The Enneagram: A Christian Perspective (Part 1)

This here is the dumping ground for marvelous quotes from Richard Rohr and Andreas Ebert's The Enneagram: A Christian Perspective. If I had to rate Enneagram books, this one would be my second choice only surpassed by Marilyn Vancil's Self to Lose - Self to Find book, which is shorter, easier to read, and more accessible. I also think that Rohr and Ebert don't seem to explain how to trust the Lord with our deficit quite as well as Vancil.

This book really encapsulates what I tried to teach my mom's group last month about the Enneagram: transformation through a relationship with Christ. Wish I had read this one before I spoke, but as my husband said, we've arrived at the same peak only to find other people are there too.

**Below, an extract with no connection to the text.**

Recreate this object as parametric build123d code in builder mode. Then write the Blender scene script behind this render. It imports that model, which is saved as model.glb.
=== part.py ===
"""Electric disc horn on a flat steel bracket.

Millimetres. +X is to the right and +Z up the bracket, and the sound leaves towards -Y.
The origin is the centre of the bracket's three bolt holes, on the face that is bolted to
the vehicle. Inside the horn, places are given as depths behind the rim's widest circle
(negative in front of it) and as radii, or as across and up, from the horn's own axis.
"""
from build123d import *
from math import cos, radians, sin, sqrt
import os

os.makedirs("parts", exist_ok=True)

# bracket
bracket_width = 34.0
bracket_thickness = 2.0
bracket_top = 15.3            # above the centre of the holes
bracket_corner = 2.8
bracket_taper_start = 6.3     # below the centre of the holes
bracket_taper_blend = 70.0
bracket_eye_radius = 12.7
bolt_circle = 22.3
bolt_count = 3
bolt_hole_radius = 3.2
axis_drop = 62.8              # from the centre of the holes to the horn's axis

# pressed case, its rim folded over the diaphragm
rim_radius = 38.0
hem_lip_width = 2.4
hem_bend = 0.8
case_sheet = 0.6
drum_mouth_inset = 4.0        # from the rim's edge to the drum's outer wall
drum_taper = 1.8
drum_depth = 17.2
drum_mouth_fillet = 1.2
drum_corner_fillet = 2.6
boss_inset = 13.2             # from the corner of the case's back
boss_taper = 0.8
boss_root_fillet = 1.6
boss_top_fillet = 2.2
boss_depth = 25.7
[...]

"The incarcerated know that the separate self has not served them well" (Rohr & Ebert, xv). Makes sense why Jesus ministered to the prostitutes and tax collectors, and why He said "Blessed are the poor in spirit . . ." The poor in spirit seem to know they aren't good. The rich and well-mannered seem to have a harder time realizing how much they need Jesus because their own systems for right living are supporting them quite well.

"The great tragedy of our age is the fact, if one may dare to say it, that there are so many godless Christians—Christians, that is, whose religion is a matter of pure conformism and expediency. Their 'faith' is little more than a permanent evasion of reality—a compromise with life. In order to avoid admitting the uncomfortable truth that they no longer have any real need for God or any vital faith in Him, they conform to the outward conduct of others like themselves. And these 'believers cling together, offering one another an apparent justification for lives that are essentially the same as the lives of their materialistic neighbors whose horizons are purely those of the world and its transient values." (Merton as quoted in Rohr & Ebert, xvi) Ouch!

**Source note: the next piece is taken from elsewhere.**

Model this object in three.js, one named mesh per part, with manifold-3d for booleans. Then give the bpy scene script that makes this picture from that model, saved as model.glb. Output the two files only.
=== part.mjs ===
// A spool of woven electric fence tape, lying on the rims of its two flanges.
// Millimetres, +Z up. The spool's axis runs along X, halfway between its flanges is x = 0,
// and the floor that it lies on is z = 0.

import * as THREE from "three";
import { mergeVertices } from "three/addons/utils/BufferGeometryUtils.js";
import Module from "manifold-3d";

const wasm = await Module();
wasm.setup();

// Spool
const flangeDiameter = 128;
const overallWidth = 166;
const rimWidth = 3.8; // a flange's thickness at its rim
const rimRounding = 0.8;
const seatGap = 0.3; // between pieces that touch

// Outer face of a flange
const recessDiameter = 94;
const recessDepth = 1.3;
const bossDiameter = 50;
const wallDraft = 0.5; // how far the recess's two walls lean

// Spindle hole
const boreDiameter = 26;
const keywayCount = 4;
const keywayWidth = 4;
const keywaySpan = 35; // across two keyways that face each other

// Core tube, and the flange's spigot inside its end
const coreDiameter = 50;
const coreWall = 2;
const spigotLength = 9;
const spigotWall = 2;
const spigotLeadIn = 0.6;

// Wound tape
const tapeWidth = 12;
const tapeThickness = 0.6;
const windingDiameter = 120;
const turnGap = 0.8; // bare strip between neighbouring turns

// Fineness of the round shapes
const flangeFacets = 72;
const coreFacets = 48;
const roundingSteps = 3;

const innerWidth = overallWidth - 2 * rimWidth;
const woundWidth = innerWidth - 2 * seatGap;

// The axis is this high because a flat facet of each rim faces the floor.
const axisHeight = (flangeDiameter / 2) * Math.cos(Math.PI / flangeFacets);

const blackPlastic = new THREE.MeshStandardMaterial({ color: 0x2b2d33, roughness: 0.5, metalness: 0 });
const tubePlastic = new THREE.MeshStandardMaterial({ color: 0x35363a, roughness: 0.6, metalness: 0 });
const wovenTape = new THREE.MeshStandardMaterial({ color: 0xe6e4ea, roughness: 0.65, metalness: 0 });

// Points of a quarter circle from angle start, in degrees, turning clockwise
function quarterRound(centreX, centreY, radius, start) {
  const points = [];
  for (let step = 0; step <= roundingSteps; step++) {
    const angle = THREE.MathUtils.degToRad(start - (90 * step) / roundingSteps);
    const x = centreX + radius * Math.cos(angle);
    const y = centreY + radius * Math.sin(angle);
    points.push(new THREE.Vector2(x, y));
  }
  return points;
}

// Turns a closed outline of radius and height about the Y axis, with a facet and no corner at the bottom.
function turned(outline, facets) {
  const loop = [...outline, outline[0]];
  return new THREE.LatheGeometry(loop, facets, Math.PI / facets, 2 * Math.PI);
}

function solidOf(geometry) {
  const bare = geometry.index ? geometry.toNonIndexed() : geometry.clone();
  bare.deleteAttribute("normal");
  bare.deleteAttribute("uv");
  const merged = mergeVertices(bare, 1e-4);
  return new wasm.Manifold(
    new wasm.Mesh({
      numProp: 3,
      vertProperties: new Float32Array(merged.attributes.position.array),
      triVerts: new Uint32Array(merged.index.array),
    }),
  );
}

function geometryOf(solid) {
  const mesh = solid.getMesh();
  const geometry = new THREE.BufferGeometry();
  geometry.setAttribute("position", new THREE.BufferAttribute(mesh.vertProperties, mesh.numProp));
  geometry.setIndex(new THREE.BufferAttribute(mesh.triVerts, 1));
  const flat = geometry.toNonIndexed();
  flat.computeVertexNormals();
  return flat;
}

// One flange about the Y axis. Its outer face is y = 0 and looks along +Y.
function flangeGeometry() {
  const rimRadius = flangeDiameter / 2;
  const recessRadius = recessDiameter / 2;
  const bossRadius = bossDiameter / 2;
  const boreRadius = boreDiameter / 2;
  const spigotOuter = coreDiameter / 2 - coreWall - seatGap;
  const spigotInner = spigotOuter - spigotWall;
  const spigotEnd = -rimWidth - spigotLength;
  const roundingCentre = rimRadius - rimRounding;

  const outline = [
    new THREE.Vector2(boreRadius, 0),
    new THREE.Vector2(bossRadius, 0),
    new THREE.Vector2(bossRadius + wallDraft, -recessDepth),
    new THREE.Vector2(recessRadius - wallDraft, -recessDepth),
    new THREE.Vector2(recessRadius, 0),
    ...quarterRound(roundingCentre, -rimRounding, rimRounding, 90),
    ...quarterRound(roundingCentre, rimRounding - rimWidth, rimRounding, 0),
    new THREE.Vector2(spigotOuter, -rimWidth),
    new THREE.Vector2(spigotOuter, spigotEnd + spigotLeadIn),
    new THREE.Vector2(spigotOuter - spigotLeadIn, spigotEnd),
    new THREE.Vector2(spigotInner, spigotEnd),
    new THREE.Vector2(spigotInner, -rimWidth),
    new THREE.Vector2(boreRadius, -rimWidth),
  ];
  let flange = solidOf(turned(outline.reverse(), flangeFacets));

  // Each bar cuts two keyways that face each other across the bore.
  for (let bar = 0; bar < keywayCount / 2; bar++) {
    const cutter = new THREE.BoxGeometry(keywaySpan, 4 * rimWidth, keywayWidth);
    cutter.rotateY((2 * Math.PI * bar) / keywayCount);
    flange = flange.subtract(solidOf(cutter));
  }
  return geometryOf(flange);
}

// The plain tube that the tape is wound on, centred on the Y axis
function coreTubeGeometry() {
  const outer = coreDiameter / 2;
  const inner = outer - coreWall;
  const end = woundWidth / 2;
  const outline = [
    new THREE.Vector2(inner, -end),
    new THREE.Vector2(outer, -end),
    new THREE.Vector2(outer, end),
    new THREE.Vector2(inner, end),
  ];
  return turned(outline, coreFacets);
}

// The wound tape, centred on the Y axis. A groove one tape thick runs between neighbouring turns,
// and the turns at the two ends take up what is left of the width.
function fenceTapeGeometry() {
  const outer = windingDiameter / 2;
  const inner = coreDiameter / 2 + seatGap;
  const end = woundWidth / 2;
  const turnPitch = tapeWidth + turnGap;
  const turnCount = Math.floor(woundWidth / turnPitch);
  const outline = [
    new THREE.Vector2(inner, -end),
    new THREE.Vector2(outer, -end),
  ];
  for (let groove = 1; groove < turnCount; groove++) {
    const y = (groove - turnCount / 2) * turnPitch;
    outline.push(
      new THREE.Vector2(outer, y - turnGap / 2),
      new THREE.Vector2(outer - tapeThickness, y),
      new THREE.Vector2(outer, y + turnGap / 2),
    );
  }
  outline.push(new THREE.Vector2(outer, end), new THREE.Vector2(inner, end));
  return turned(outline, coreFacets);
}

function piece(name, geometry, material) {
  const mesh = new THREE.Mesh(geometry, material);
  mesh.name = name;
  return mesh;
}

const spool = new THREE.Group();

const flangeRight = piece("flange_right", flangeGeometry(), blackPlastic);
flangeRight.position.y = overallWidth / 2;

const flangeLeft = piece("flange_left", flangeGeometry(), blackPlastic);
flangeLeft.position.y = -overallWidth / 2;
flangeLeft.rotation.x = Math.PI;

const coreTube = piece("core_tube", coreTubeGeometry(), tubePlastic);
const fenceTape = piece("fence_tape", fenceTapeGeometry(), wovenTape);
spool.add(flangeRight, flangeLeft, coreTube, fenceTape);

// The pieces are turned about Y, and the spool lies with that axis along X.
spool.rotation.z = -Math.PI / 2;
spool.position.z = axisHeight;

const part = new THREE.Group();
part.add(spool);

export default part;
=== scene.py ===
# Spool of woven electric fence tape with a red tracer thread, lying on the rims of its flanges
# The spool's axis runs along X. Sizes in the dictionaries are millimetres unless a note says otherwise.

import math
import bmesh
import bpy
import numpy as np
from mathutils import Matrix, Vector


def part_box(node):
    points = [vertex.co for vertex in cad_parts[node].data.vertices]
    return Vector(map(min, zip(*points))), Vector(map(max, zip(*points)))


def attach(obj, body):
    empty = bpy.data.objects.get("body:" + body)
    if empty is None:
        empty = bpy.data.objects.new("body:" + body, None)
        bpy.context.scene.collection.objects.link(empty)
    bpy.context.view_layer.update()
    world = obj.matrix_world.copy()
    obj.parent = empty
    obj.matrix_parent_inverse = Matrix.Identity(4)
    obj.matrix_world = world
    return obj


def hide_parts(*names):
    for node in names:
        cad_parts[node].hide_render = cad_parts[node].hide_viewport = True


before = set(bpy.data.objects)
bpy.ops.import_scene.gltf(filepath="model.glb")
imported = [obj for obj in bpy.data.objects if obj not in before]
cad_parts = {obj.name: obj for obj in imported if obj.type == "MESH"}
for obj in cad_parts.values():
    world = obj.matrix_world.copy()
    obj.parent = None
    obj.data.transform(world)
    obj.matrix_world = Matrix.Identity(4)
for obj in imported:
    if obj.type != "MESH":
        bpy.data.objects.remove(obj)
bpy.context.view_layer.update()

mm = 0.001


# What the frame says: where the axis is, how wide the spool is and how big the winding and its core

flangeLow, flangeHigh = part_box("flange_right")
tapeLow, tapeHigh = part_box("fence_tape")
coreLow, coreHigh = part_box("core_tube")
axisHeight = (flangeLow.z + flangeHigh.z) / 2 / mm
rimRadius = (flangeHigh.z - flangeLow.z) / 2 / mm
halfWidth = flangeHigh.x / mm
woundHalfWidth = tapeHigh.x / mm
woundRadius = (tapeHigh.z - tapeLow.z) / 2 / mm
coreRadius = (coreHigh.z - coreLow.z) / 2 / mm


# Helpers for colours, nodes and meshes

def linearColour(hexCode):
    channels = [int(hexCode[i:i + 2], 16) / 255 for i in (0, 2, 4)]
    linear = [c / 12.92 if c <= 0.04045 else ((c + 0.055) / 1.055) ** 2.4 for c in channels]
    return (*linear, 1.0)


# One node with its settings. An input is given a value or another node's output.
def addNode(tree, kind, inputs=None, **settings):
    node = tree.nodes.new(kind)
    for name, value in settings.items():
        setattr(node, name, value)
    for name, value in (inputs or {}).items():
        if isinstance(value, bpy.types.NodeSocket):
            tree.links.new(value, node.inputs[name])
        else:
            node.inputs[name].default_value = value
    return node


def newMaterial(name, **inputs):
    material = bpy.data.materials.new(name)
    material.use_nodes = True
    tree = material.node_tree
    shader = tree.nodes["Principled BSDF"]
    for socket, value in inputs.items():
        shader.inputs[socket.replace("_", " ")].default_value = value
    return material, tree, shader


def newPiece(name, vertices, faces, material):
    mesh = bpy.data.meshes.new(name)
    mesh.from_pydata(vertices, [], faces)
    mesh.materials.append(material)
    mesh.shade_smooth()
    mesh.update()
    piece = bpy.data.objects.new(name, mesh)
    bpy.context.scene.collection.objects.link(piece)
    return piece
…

"We are all partial knowers . . . It seems we must somehow 'kneel' to hear and see correctly." (Rohr & Ebert, xviii). I find it oh-so-comforting to admit that I don't know. I don't know all the depths of my heart. I don't know the depths of others. I don't know how to guard my life against misfortune. I don't know how to handle situations. I don't know how to love people. But God does.

"Only those who love rightly see rightly! Only those who are situated correctly in the correct universe can read the situation with freedom and grandeur. Text plus full context equals genius. Only the true believer can trust that larger context, even to the point of including God. Then the believer is at a cosmic level of peacefulness: reality is good, the world is coherent, it is all going somewhere. That allows the believer to move ahead without a rejecting or superior attitude. Such people are constantly learning and always teachable and will likely do good things." (Rohr & Ebert, xix) So beautifully said!

"The Enneagram gets right to the point and calls it our sin." (Rohr & Ebert, xix)

"If we will not balance knowing with a kind of open ended not knowing—nothing new seems to happen. Thus it is called 'faith' and demands living with a certain degree of anxiety and holding a very real amount of tension" (Rohr & Ebert, xx). So wonderful to hear this rather frightening-faith-life described as such. It can sometimes be scary to obey and trust in God.

"The practice of prayer we can choose to do ourselves; the suffering is done to us. But we have to be ready to learn from it when it happens and not waste time looking for someone to blame for our unnecessary suffering" (Rohr & Ebert, xx). Gosh, I've wasted a lot of time!

Don't have a direct quote for this, but Rohr and Ebert mention hearing God in the pain of our enemies. They don't mean hearing God's justice being done, but rather seeing God in the very people who happen to be our enemies.

"There are two utterly different forms of religion: one believes that God will love me if I change; the other believes that God loves me so that I can change!" (Rohr & Ebert, xxii).

"...people are destroyed by their gifts and talents. We are destroyed by our gifts because we identify too closely with what we can do well." (Rohr & Ebert, 25)

"You'll get the feeling that you have loused up and ruined many relationships, once you realize how many people you have used exclusively to build up and maintain your own self-image (the ones who didn't play along we generally banned from our circle of friends) . . . When we keep the enemy outside the door, when we don't allow the not-I to enter our world, we'll never be able to look our sin or our dark side in the face. Men and women who get on my nerves, who threaten me and cause me anxiety, need not become my bosom friends, but they have an important message for me." (Rohr & Ebert, 27-28)

"Each of us has put together a construct by which we explain why what we do is necessary and good." (Rohr & Ebert, 28)

"That is why we can't simply 'give it up': it (the construct by which we explain what we do) belongs to the specific way that we give our life a goal and a direction. It belongs to the survival strategy that we adopted as children." (Rohr & Ebert, 29)

"Sometimes one meets people who are free from themselves. They express what moves them—and then they can, so to speak, take a step backward. They play an active part in things, but you notice that they don't think they've got a corner on the truth market." (Rohr & Ebert, 30)

" . . . it (our pitfalls) determines us at least every ten minutes. It's like an addiction. Perhaps that is why it is called 'passion'" (Rohr & Ebert, 31). I can definitely attest to the truth of this. When I am not trusting the Lord and letting Him handle the complications of my life, I resort to detaching myself from life (I'm an Enneagram 5) more like ever 2-3 minutes.

"Don't 'go after' your sin directly or you will only confirm your stance and your willfulness! You will attack your ONE in a ONE way. You will 'understand' your FIVE as another FIVE trip. You will try to 'succeed' at being a redeemed THREE. The key is to recognize, name, and let go" (Rohr & Ebert, 32). The key is to repent and give yourself into God's merciful hands, but Rohr and Ebert talk about this later in the book.

More quotes to come . . .


Merton, Thomas. The Living Bread as quoted in Rohr and Ebert's The Enneagram: A Christian Perspective. New York: Crossroad Publishing Company, 2013.

Rohr, Richard and Ebert, Andreas. The Enneagram: A Christian Perspective. New York: Crossroad Publishing Company, 2013.